Anila Bano is positive, reflective, and curious. “Anything I do begs the question: What am I learning?” she says. “I’m very fortunate to get opportunities that many people don’t have. So the maximizer in me thinks: How can I maximize learning from these opportunities?” This life philosophy—and the instrinsic drive to help others—has driven her broad involvement on the Luther campus.
Bano was born in Gilgit, a mountainous region of Pakistan. Reflecting on her childhood, she says,“I used to wonder: What would it be like to go on top of the mountain and look at the other side?” This curiosity led her to a United World College in Hong Kong and eventually to Luther, where she majored in biology and psychology.
Bano pursued opportunities to learn more deeply in her majors. She worked as a lecture and lab assistant in the Biology Department and the Hoslett Museum of Natural History and conducted research in the college’s Laboratory for the Investigation of Mind, Body, and Spirit.
She also made an effort to learn and grow outside of her science-based majors. “Science has a special place in my heart—it always will,” she says, “but the arts and humanities at Luther made me realize that science can only be strengthened if combined with humanities and art.”
During her time at Luther, Bano contributed a lot to campus and community life. She delivered a talk on climate change at Luther’s first TEDx conference.
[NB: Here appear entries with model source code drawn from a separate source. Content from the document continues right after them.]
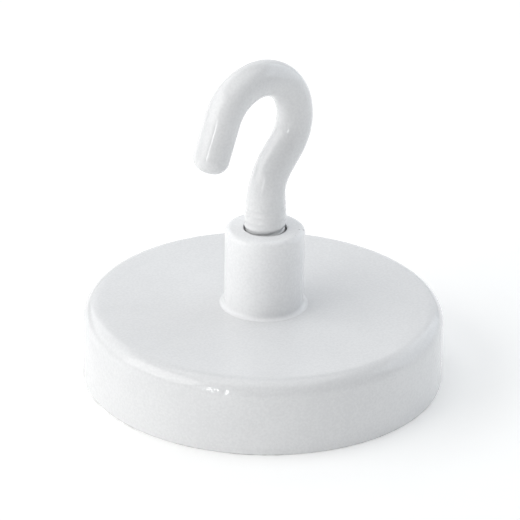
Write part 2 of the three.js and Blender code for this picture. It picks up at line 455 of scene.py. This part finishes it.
def cured_epoxy(name):
    """Amber epoxy with dust in it and small bubbles under its skin."""
    nodes = Nodes(
        name,
        IOR=1.55,
        Subsurface_Weight=0.25,
        Subsurface_Radius=(0.0008, 0.0005, 0.0003),
        Subsurface_Scale=1,
    )
    cloud = nodes.ranged(nodes.noise(size=2.2, detail=4), low=0.35, high=0.65)
    bubbles = nodes.ranged(nodes.cells(size=0.55), low=0.05, high=0.22, to_low=1, to_high=0)
    colour = nodes.mixed(bubbles, nodes.mixed(cloud, EPOXY_DARK, EPOXY), EPOXY_BUBBLE)
    roughness = nodes.ranged(cloud, low=0, high=1, to_low=0.14, to_high=0.3)
    waves = nodes.bump(nodes.noise(size=1.2), depth=0.05)
    return nodes.finish(colour, roughness, nodes.bump(bubbles, depth=0.02, below=waves))


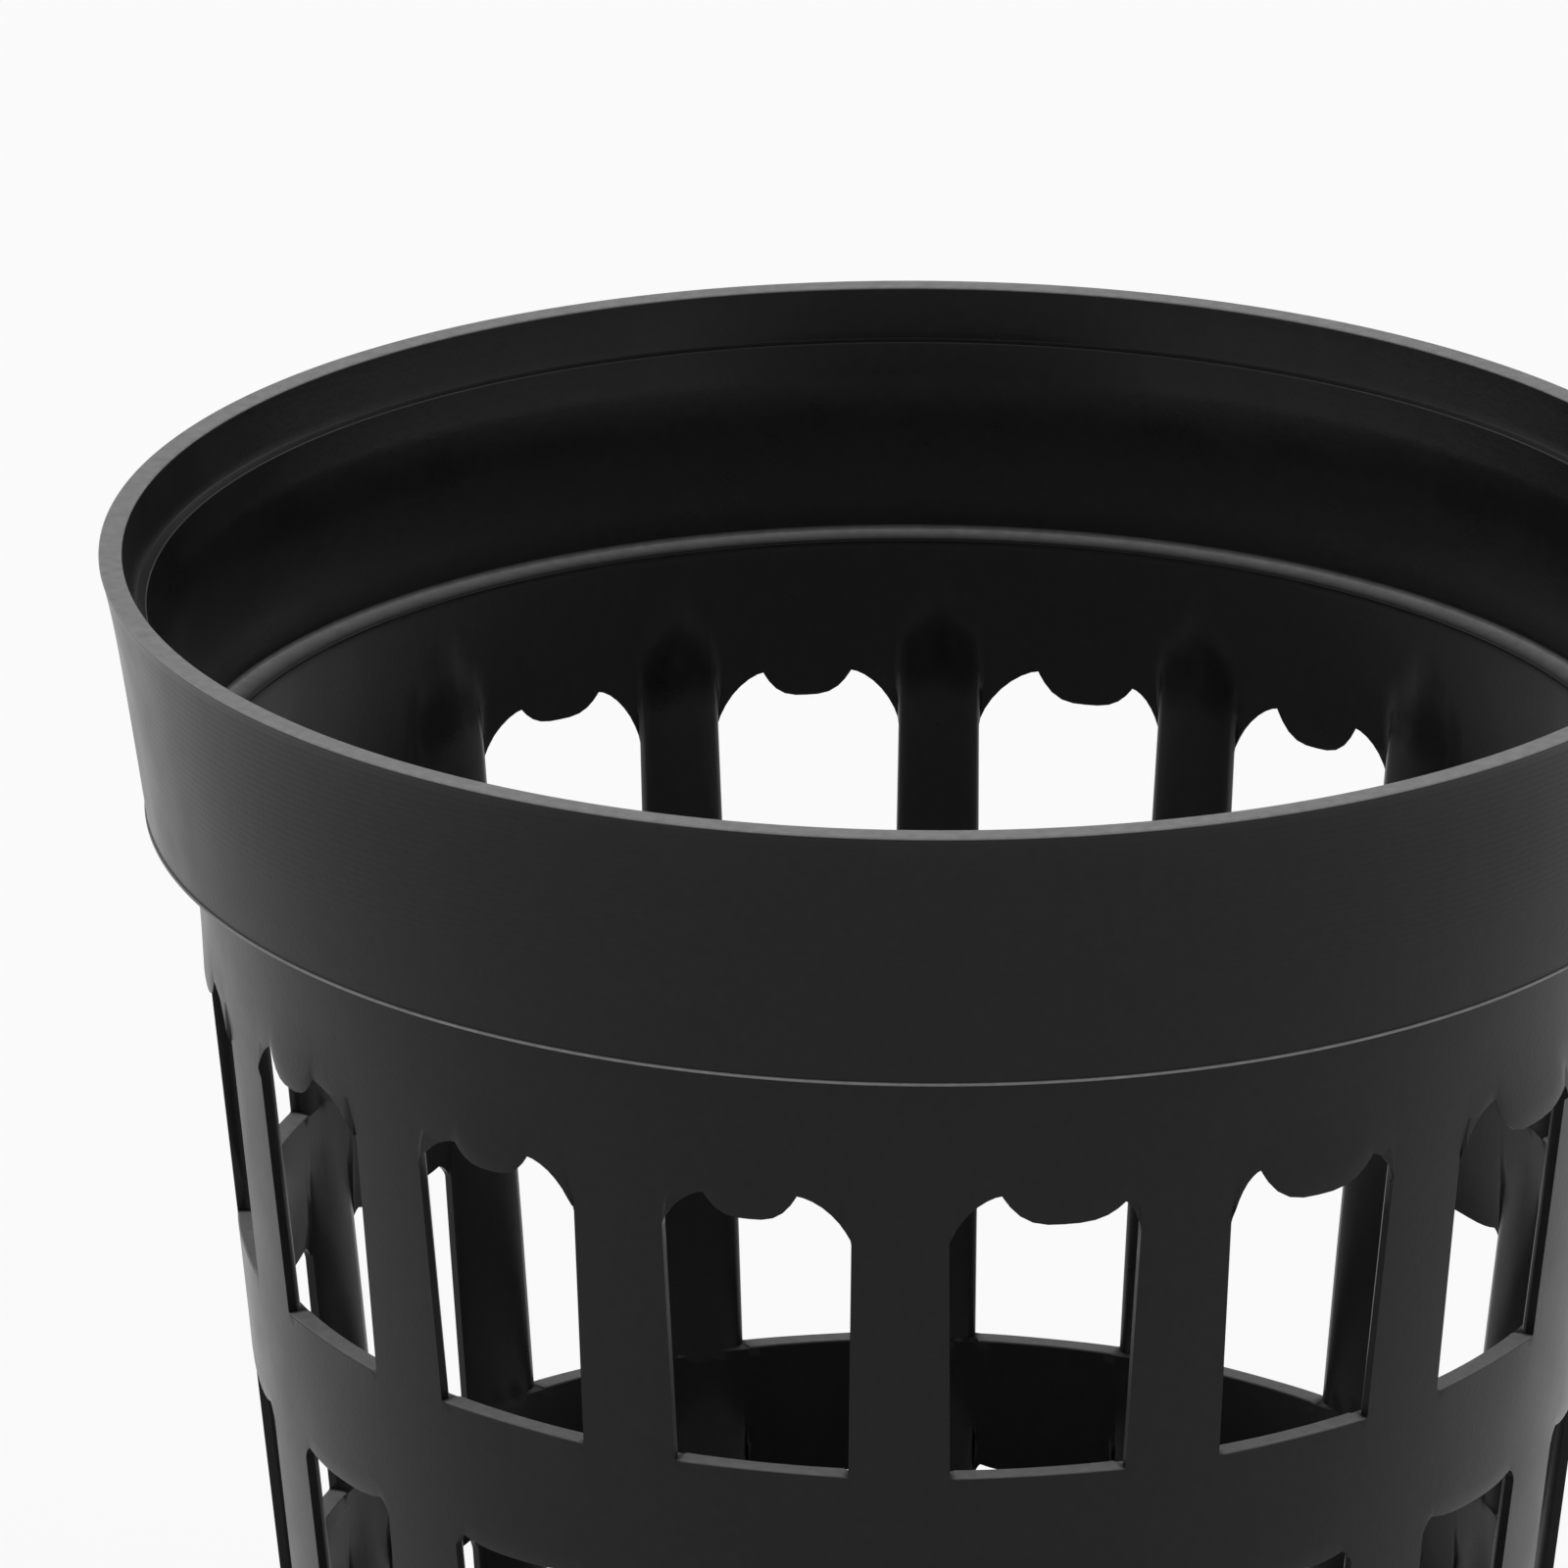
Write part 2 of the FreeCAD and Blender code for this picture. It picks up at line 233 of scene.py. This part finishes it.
def pillar(z, top, full, wall):
    """Inside radius where a bar stands proud of a band: an arch with a soft foot that
    widens from its point at top, and blends into the bar's own D at full."""
    down = np.clip((top - z) / (top - full), 0, 1)
    reach = bar_half(z) * np.maximum(down, 1e-6) ** 0.6
    x = column_b * bar_half(z)
    proud = (wall - outside(z) + BAR_SIDE + BAR_CROWN + BAR_CORNER) * down
    arch = wall - proud * np.clip(1 - (x / reach) ** 2, 0, 1) ** 2
    share = np.clip((down - 0.35) / 0.65, 0, 1)
    share = share * share * (3 - 2 * share)
    own = outside(z) - bar_depth(column_b)
    on_bar = arch + (own - arch) * share
    beside = wall - share * skirt * BAR_SIDE
    return np.where(is_bar, on_bar, beside)


rows = []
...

She was a resident assistant, an outreach student for Land Stewardship, the VP of fellowship in Luther’s service fraternity, a liaison in Student Senate, and she served on Luther’s Hearing Board. It’s little wonder she received Luther’s 2019 Krahn Family Student Life Service Award.
But amid the bustle of involvement, Bano found time for deep contemplation, including about how she sees her place in the world. “I don’t think only about what I want,” she says. “It’s more: What does the world need? And then looking at myself and thinking: Do I have skills and abilities and strengths to contribute to that?”
This fall, Bano starts a full-time position with the NeuroGOAL Lab at the University of Minnesota, where she'll be researching individual differences in neurodynamics generated during decision-making.